On returning from the World Cup, Jack Carty was the next outhalf in line. Perhaps it was the fall-out of the Japan defeat and that World Cup, but Carty’s confidence appears to have since waned.
Rather pointedly, Conor Fitzgerald was entrusted to see out Connacht’s winning end game against Montpellier and then start in Toulouse. Restored against Gloucester last Saturday, his half-break and offload for the try by John Porch was vintage Carty, but Danny Cipriani’s intercept for Gloucester’s try was a key moment and Carty was replaced by Fitzgerald almost immediately. Carty nicks a pick-me-up.
By contrast, Ross Byrne has his swagger back. He was dealt a tough hand with a first test start in that pre-World Cup Twickenham horror show, and his defence suffered that day. Byrne doesn’t have the same off-the-cuff instinct or short kicking game as Carty, but Byrne can run a game, has that crosskick, is a good goal-kicker and has regularly replaced Sexton at Leinster without them missing a beat.
The way he celebrated his try against Northampton suggested a man on a mission and, significantly, Byrne is now likely to get at least a few big games within that well-oiled Leinster machine. As things stand, that makes him favourite to either start in Sexton’s absence against Scotland, or be in the match-day squad.
However such is the nature of the Irish system, whereby a provincial run can bring the next step to test level close into view, JJ Hanrahan can’t be ruled out either. Finally, at 27, he appears to be in his command of his talents and managing his team.
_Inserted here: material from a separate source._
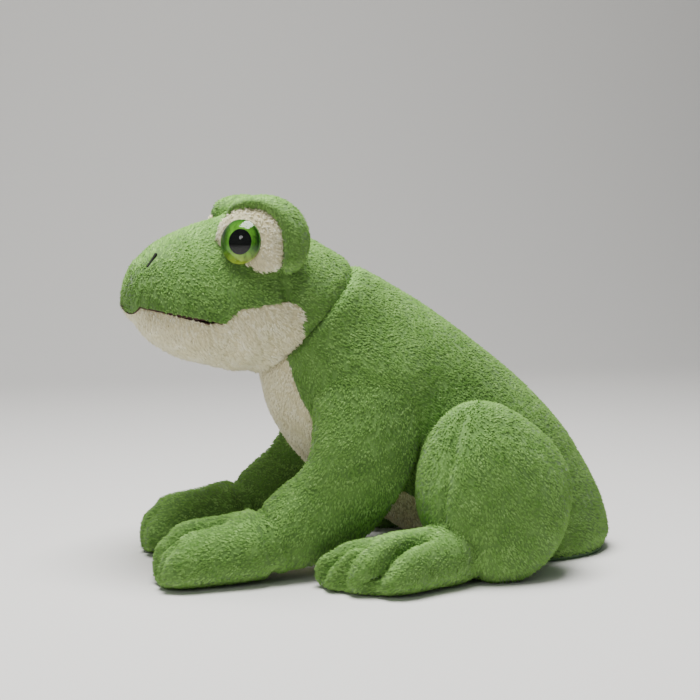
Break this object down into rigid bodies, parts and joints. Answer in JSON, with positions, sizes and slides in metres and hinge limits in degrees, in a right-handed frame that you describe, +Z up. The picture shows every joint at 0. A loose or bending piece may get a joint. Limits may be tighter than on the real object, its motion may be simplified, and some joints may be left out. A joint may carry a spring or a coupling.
{
  "type": "hand puppet",
  "caption": "Full-body plush frog hand puppet sitting on hands, feet and rump, with a palm-size opening under the rump and a mouth worked from inside.",
  "frame": {"origin": "on the floor under the middle of the bounding box", "axes": "the frog faces -X, its left side is -Y, +Z is up"},
  "size_m": [0.3, 0.215, 0.2214],
  "materials": {
    "green_plush": "matte",
    "beige_plush": "matte",
    "cream_plush": "matte",
    "fibre_filling": "matte",
    "satin_lining": "satin",
    "label_tape": "satin",
    "fibre_board": "matte",
    "mouth_felt": "matte",
    "clear_dome": "polished",
    "iris_print": "gloss",
    "black_plastic": "gloss",
    "white_plastic": "matte",
    "black_thread": "matte"
  },
  "bodies": {
    "trunk": {"side_panel_left": "green_plush", "side_panel_right": "green_plush", "belly_panel": "beige_plush", "padding_back": "fibre_filling", "padding_belly": "fibre_filling", "padding_left": "fibre_filling", "padding_right": "fibre_filling", "hand_sleeve": "satin_lining", "opening_binding": "satin_lining", "care_label": "label_tape"},
    "neck": {"neck_collar": "green_plush", "neck_lining": "satin_lining"},
    "head": {"neck_panel": "green_plush", "muzzle_skin": "green_plush", "cheek_panel": "cream_plush", "head_padding": "fibre_filling", "head_lining": "satin_lining", "palate_upper": "fibre_board", "palate_felt_upper": "mouth_felt", "eye_hood_left": "green_plush", "eye_hood_right": "green_plush", "eye_patch_left": "cream_plush", "eye_patch_right": "cream_plush", "eye_dome_left": "clear_dome", "eye_dome_right": "clear_dome", "eye_iris_left": "iris_print", "eye_iris_right": "iris_print", "eye_pupil_left": "black_plastic", "eye_pupil_right": "black_plastic", "eye_stem_left": "black_plastic", "eye_stem_right": "black_plastic", "eye_washer_left": "white_plastic", "eye_washer_right": "white_plastic", "nostril_left": "black_thread", "nostril_right": "black_thread"},
    "jaw": {"jaw_skin": "cream_plush", "jaw_padding": "fibre_filling", "thumb_lining": "satin_lining", "palate_lower": "fibre_board", "palate_felt_lower": "mouth_felt"},
    "arm_left": {"arm_skin_left": "green_plush", "arm_filling_left": "fibre_filling"},
    "hand_left": {"hand_skin_left": "green_plush", "hand_filling_left": "fibre_filling"},
    "thigh_left": {"thigh_skin_left": "green_plush", "thigh_filling_left": "fibre_filling"},
    "foot_left": {"foot_skin_left": "green_plush", "foot_filling_left": "fibre_filling"},
    "arm_right": {"arm_skin_right": "green_plush", "arm_filling_right": "fibre_filling"},
    "hand_right": {"hand_skin_right": "green_plush", "hand_filling_right": "fibre_filling"},
    "thigh_right": {"thigh_skin_right": "green_plush", "thigh_filling_right": "fibre_filling"},
    "foot_right": {"foot_skin_right": "green_plush", "foot_filling_right": "fibre_filling"}
  },
  "joints": [
    {"name": "head_turn", "type": "hinge", "parent": "trunk", "child": "neck", "pos_m": [-0.0435, 0, 0.148], "axis": [-0.7547, 0, 0.6561], "range_deg": [-30, 30], "stiffness_Nm_per_rad": 0.6},
    {"name": "head_nod", "type": "hinge", "parent": "neck", "child": "head", "pos_m": [-0.0435, 0, 0.148], "axis": [0, 1, 0], "range_deg": [-20, 20], "stiffness_Nm_per_rad": 2},
    {"name": "jaw_open", "type": "hinge", "parent": "head", "child": "jaw", "pos_m": [-0.105, 0, 0.149], "axis": [0, -1, 0], "range_deg": [0, 23], "stiffness_Nm_per_rad": 0.3},
    {"name": "shoulder_left", "type": "hinge", "parent": "trunk", "child": "arm_left", "pos_m": [-0.014, -0.052, 0.084], "axis": [0, 1, 0], "range_deg": [-6, 35], "stiffness_Nm_per_rad": 0.8},
    {"name": "wrist_left", "type": "hinge", "parent": "arm_left", "child": "hand_left", "pos_m": [-0.076, -0.045, 0.022], "axis": [0, 1, 0], "range_deg": [-20, 20], "stiffness_Nm_per_rad": 0.2},
    {"name": "hip_left", "type": "hinge", "parent": "trunk", "child": "thigh_left", "pos_m": [0.06, -0.046, 0.056], "axis": [0, 1, 0], "range_deg": [-12, 25], "stiffness_Nm_per_rad": 0.8},
    {"name": "ankle_left", "type": "hinge", "parent": "thigh_left", "child": "foot_left", "pos_m": [0.03, -0.076, 0.018], "axis": [0, 1, 0], "range_deg": [-18, 18], "stiffness_Nm_per_rad": 0.2},
    {"name": "shoulder_right", "type": "hinge", "parent": "trunk", "child": "arm_right", "pos_m": [-0.014, 0.052, 0.084], "axis": [0, 1, 0], "range_deg": [-6, 35], "stiffness_Nm_per_rad": 0.8},
    {"name": "wrist_right", "type": "hinge", "parent": "arm_right", "child": "hand_right", "pos_m": [-0.076, 0.045, 0.022], "axis": [0, 1, 0], "range_deg": [-20, 20], "stiffness_Nm_per_rad": 0.2},
    {"name": "hip_right", "type": "hinge", "parent": "trunk", "child": "thigh_right", "pos_m": [0.06, 0.046, 0.056], "axis": [0, 1, 0], "range_deg": [-12, 25], "stiffness_Nm_per_rad": 0.8},
    {"name": "ankle_right", "type": "hinge", "parent": "thigh_right", "child": "foot_right", "pos_m": [0.03, 0.076, 0.018], "axis": [0, 1, 0], "range_deg": [-18, 18], "stiffness_Nm_per_rad": 0.2}
  ]
}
Finally given a chance, he’s certainly never been closer.
Akin to Fitzgerald and Carty at Connacht, Alby Mathewson was entrusted with Munster’s endgame against Racing 92 over Conor Murray, which was once unthinkable.
Rumours of Murray’s demise have been greatly exaggerated, and he played well in marshalling Munster’s high tempo game in the first half against Saracens before suffering along with everyone else in the second-half deluge.
But until such time as the domineering, try-scoring world’s best scrumhalf of 2018 returns, especially in this new dawn, Murray’s place has never looked more under pressure since claiming the number nine jersey.
Akin to Carty, Luke McGrath looked to be the next number nine coming back from the World Cup. But no less than Leinster’s selections at tighthead and fullback, where the form of Andrew Porter and particularly Jordan Larmour cannot be ignored, the selection of Jamison Gibson-Park (now Irish qualified) ahead of McGrath against Northampton muddies the waters.
Kieran Marmion’s contract extension was a statement of intent but he is sidelined again, whereas Caolin Blade’s stock rises, and his threat off the base is unrivalled.
Meantime, John Cooney is the form scrumhalf in the country. Ulster’s match-winner in their three European games so far, he could come into the Six Nations on the crest of the biggest wave. His influence is so profound that sometimes you’d hardly notice who Ulster’s outhalf is. Cooney is almost French-like, and his regular goal-kicking is another string to his bow. He’s 29, but so be it. Like Hanrahan, not every player travels the quick road to the summit.
All things being equal, Murray-Sexton still seems the likeliest combination, with Cooney and Byrne on the bench. We shall see.
But where once there was certainty, now there is fluidity. Where once the Murray-Sexton axis was pretty much cast in stone now, due to a combination of factors, for the first time since the 2011 World Cup, that is no longer case.